Yes, there will be a change of topics at the beginning of January. About 1/3 of
the topics will change. The topics that will be retired will probably include
some of the oldest topics that are in use now
but not always! (Look at the "Topic
Usage History" pages to see how some topics have been (temporarily)
retired even after just 4 months of use and some topics stay in the test for
more than 12 months.)
So you can't really predict
what topics will be retired in January.
Maybe I forgot to mention in class that the best times to do the test are, a)
late November and early or mid-December, b)
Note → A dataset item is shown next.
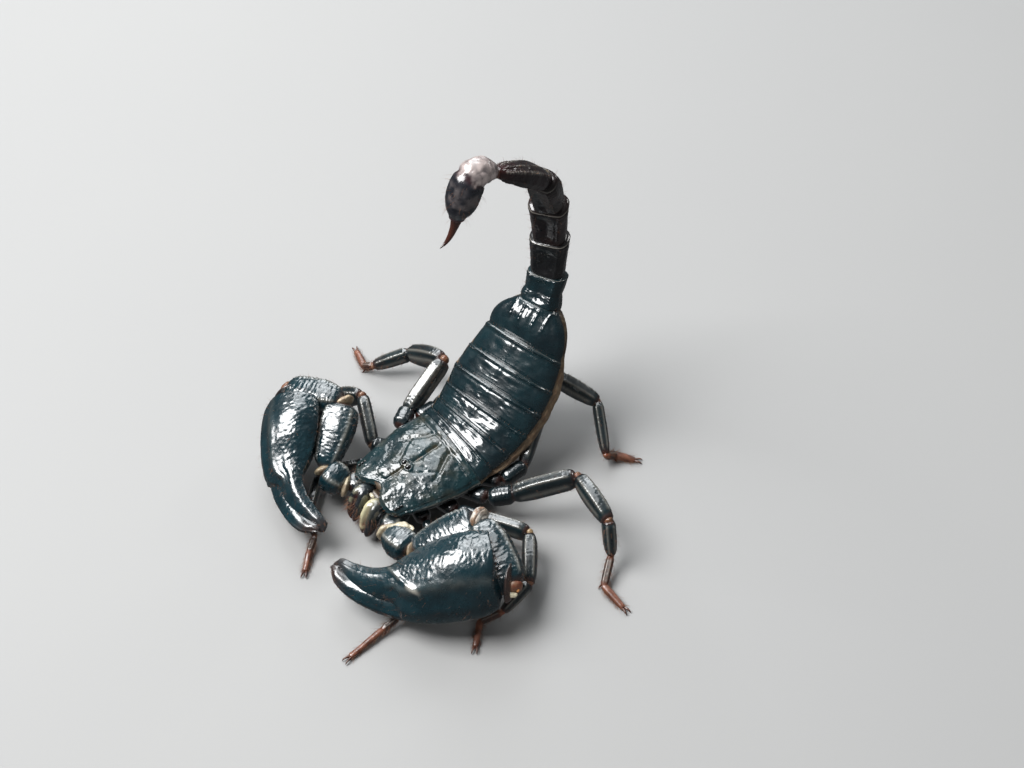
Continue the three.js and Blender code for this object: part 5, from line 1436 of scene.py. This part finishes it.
def joint_ball(c, axis, r, tint, up=Z, folds=4, middle=None):
    a = unit(axis)
    d = unit(up - a * np.dot(up, a))
    P = ellipsoid(c, (a, np.cross(a, d), d), r, 44, 56)
    rel = P - np.asarray(c)
    wave = np.sin((rel @ a) / r[0] * folds * 1.3 + 5 * fbm(P, 1.3, 12))
    P = np.asarray(c) + rel * (1 + 0.22 * (fbm(P, 1.1, 11, 2) - 0.5) + 0.03 * wave)[..., None]
    wear_and_highlight = sstep(0.46, 0.60, fbm(P, 1.0, 13))[..., None]
    tint = np.asarray(tint, float)
    if middle is not None:
        m = (gauss((rel @ a) / r[0], 0.0, 0.42) * sstep(0.3, 0.5, fbm(P, 0.9, 14)))[..., None]
        tint = tint * (1 - m) + np.asarray(middle) * m
        P = P - grid_normals(P) * (0.16 * gauss(np.sin((rel @ a) / r[0] * 6 + 3 * fbm(P, 1.0, 18)), 0, 0.25))[..., None]
    soft(P, tint * (1 - 0.6 * wear_and_highlight) + A(0.10, 0.045, 0.02) * 0.6 * wear_and_highlight)


REDBROWN = A(0.16, 0.045, 0.022)
for name, j in PALPS.items():
    build_palp(name, j)
    left = name == "left"
    u1, u2, u3 = unit(j["trochanter"] - j["coxa"]), unit(j["femur"] - j["trochanter"]), unit(j["patella"] - j["femur"])
    joint_ball(j["coxa"] + u1 * 0.15, u1 + unit(j["coxa"] - j["base"]) * 0.6, (0.75, 2.0, 1.9), CREAM * 0.75 + TAN * 0.2, folds=2)
    if left:
        P, *_ = tube_path([A(5.3, -16.5, 5.4), A(5.6, -14.9, 6.5), A(6.9, -13.5, 7.1), A(8.9, -12.8, 7.0)], [0.25, 0.6, 0.62, 0.2], Z, 70, 30, 0.6)
        soft(P + grid_normals(P) * (0.5 * (fbm(P, 0.7, 16) - 0.5))[..., None], CREAM * 0.9)
    joint_ball(j["trochanter"] + A(0, 0, 0.1), u1 + u2, (0.7, 1.7, 1.6), CREAM * 0.5 + TAN * 0.4, folds=2)
    joint_ball(j["femur"] + A(0, 0, 0.1), u2 + u3, (1.35, 2.3, 2.35) if left else (0.7, 1.8, 1.8), WHITE * 0.9 if left else CREAM * 0.7 + ORANGE * 0.25, folds=2, middle=A(0.26, 0.12, 0.06) if left else None)
    joint_ball(j["patella"] - u3 * 0.1, u3, (0.9, 1.7, 1.7), REDBROWN, folds=3)
    # the knuckle where the hand turns on the arm; the two white blobs on it are painted highlights
    hd = unit(j["tip"] - j["patella"])
    out = unit(np.cross(Z, hd))
    if left:
        for c, ax, r, tint in (
            (A(29.4, -11.7, 9.9), hd, (0.9, 0.75, 0.7), REDBROWN * 0.45),
            (A(30.4, -12.5, 9.2), hd, (1.15, 0.5, 0.45), CREAM * 1.1),
            (A(30.6, -11.3, 9.6), u3, (0.55, 0.4, 0.35), ORANGE),
            # these two white blobs stand in for glints on the condyles: painted highlights
            (A(29.4, -10.2, 10.2), u3, (0.6, 0.45, 0.4), WHITE),
            (A(28.0, -10.3, 10.9), hd, (0.35, 0.3, 0.3), WHITE * 0.8),
        ):
            side_ = unit(np.cross(ax, Z))
            P = ellipsoid(c, (ax, side_, np.cross(ax, side_)), r, 26, 30)
            soft(c + (P - c) * (1 + 0.5 * (fbm(P, 0.6, 15, 2) - 0.5))[..., None], tint)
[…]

late March & early or mid-April and c) late
July & early or mid-August because you will have more
information about the currents questions at those times.
You do gain some
advantage by having more information about the questions being used in the test
but this advantage is not as big as you might think. I'm guessing the advantage
for most people is probably about 15% of your score. So if you get 5.5 without
knowing what questions are in use, you would probably have gotten 6.0 after
knowing what questions are being used. [5.5 x 0.15 = 0.825. 5.5 + 0.825 =
6.325 = 6.0). But for a few people the advantage might be 20%. In this case, 5.5
without knowing the questions would give a score of 6.5 after knowing the
questions. (5.5 x 0.2 = 1.1. 5.5 + 1.1 = 6.6 = 6.5). On the other hand, some
people probably just gain a 10% or even a 5% advantage. Remember, if the
examiner clearly sees that you know what questions are in the test, you might
lose points, not gain points!
Concerning what topics to practice more and what topics to practice less, I
suggest looking at all the current topics but spending a
little less time on any topics that will have been in use for a year or more in
January 2013. Also, spend more time on the harder topics because many of the
easier topics might not need much of your practice – it's the harder topics that
will hurt your score if you make too many mistakes or can't speak well on those
I don't know if the new topics in January will be difficult or not – some
probably will be but others won't be too difficult. Some of the "new" topics in
January will actually be repeats of topics that have been used before.